Octus noted that AMC Entertainment and Del Monte pursued transactions combining drop-downs and up-tiers that created sufficiently disparate outcomes to prompt litigation.

A November 2024 Moody’s Investors Service report, “Investors are winning name-brand protections even as newer risks grow,” said that after two years of elevated defaults punctuated by aggressive LMEs, lenders had succeeded in incorporating some version of protections, or blockers, against common LMEs named after their precedents. Those name-brand blockers include Serta, J. Crew and Chewy. Moody’s found 89% of credit agreements it sampled with some form of “Serta protection.”

Such blocker language, however, may give lenders a false sense of security, Moody’s said, as the protections “are limited in scope and rife with loopholes.”

Post-Appeal Reactions

Court rulings may also provide only limited protection. At the end of 2024, the U.S. Court of Appeals for the Fifth Circuit in New Orleans ruled in favor of minority lenders in the long-running Serta Simmons Bedding case. It overturned a bankruptcy-court decision that said the private sale of senior notes to the steering lenders in the up-tier LME constituted an open market purchase. An open market purchase is an exception to the pro rata sharing sacred right in credit agreements that requires all lenders of similar positions be treated equally.

Steve Wilkinson, managing director at S&P Global Ratings, said the Serta and earlier decisions increase litigation risk and the probability of an adverse outcome for borrowers and the steering lender group. That may be pushing them to pursue more consensual LME restructurings that involve most if not all lenders.

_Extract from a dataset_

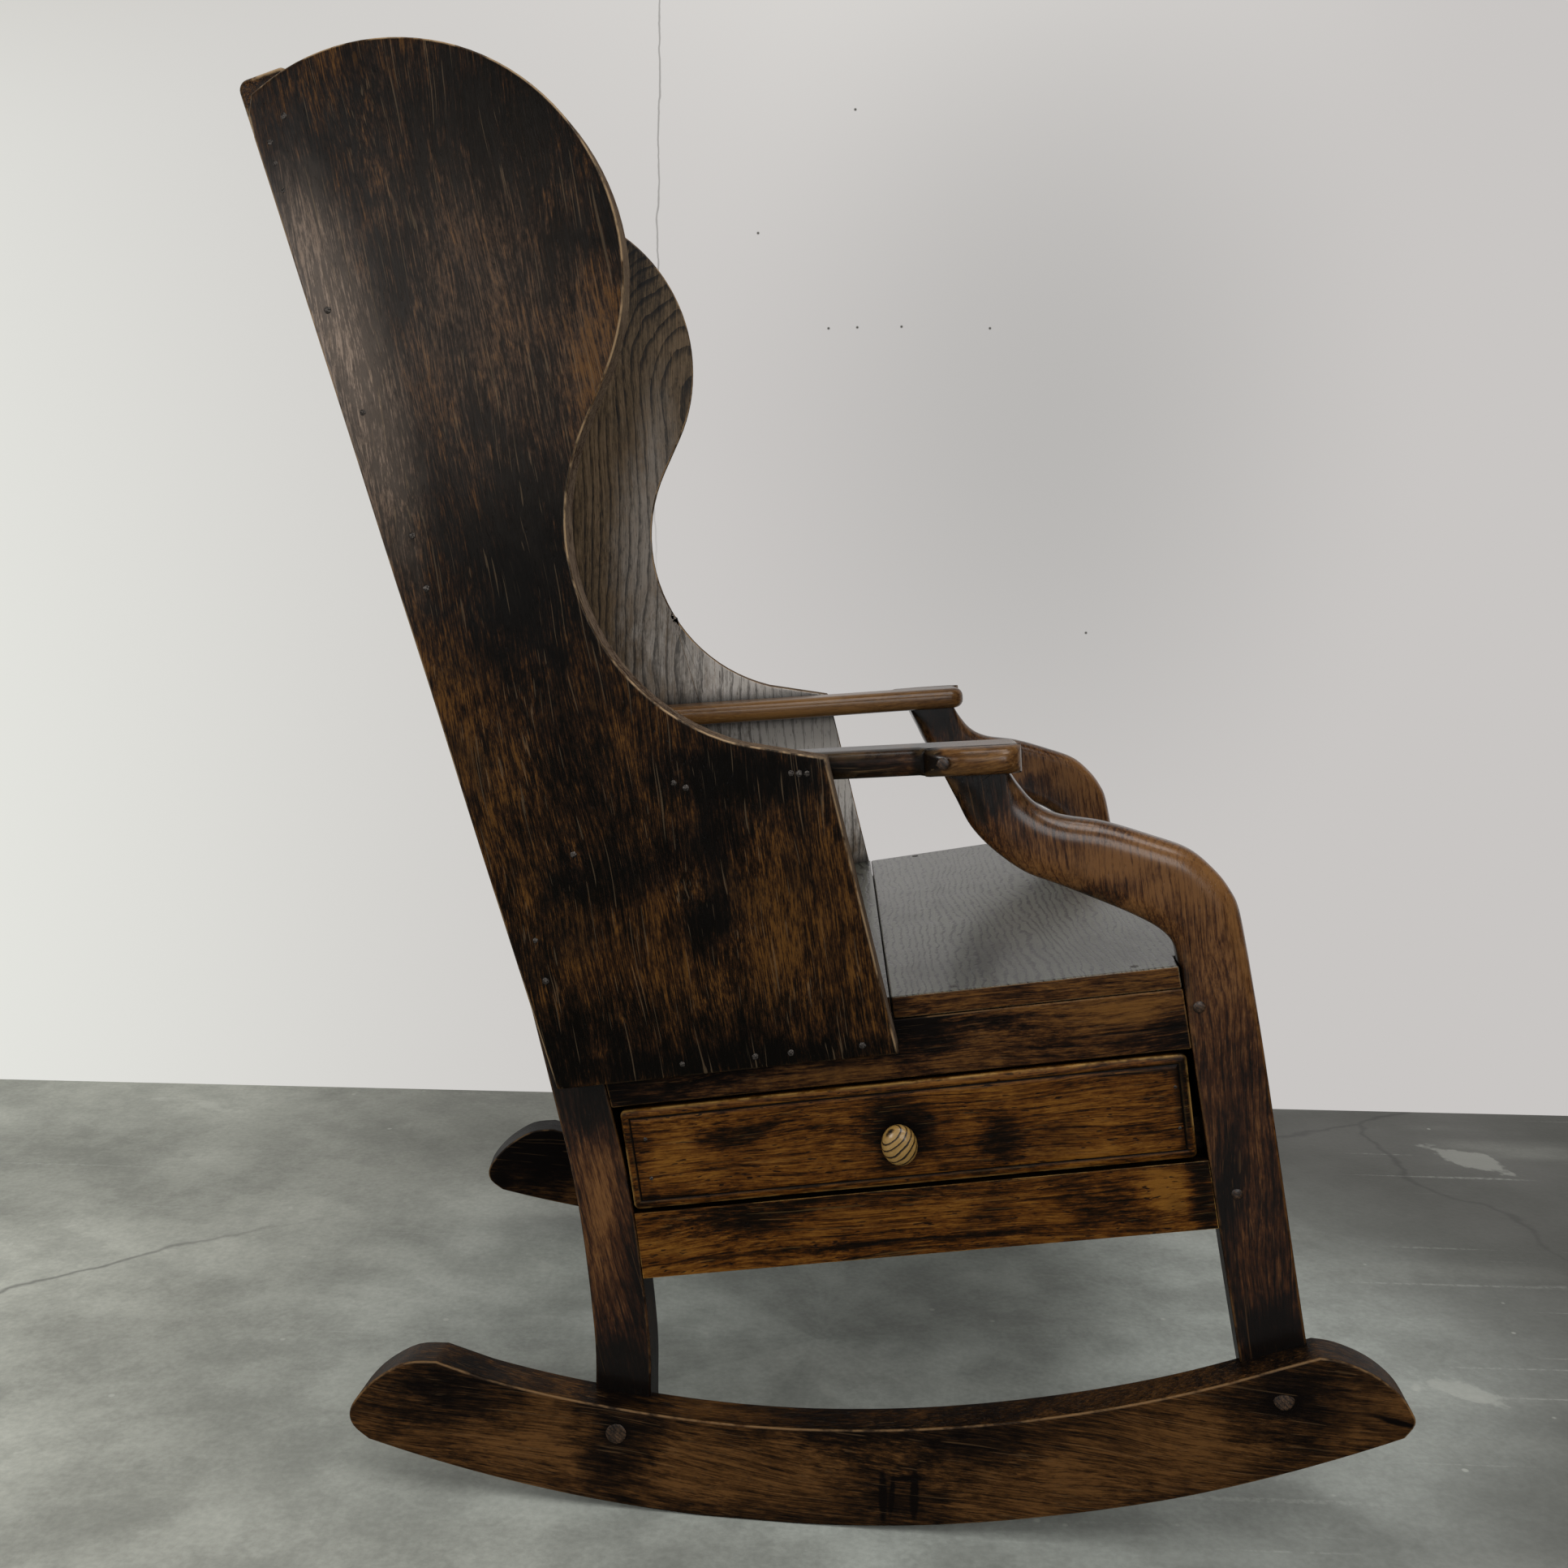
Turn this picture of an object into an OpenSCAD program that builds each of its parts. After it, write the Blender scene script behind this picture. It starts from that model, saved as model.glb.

Nevertheless, he said, borrowers and their sponsors are discussing ways to insert more flexible language into documents.

“On a go-forward basis, the restrictions from this court ruling don’t preclude them from using tactics similar to those that have been so dominant over the last year or so,” Wilkinson said.

As 2024 drew to a close, an up-tier LME for Better Health, which Octus described as transferring 63% of its value to the majority lender group, was about to make use of the open-market-purchase exemption established by Serta. When the Fifth Circuit’s Serta decision arrived on December 31, the borrower and the steering group of lenders, advised by Davis Polk and Houlihan Lokey, quickly changed course to an “extend and exchange” strategy. It created a new class of debt by extending the maturity date of the loans held by the majority group.

“If you create a new class, then arguably you’re not subject to the pro rata sharing provision,” said an attorney familiar with the transaction who was not authorized to comment publicly.

Oregon Tool followed suit with the same approach in February, and while the LME was less aggressive, it still disadvantaged minority lenders.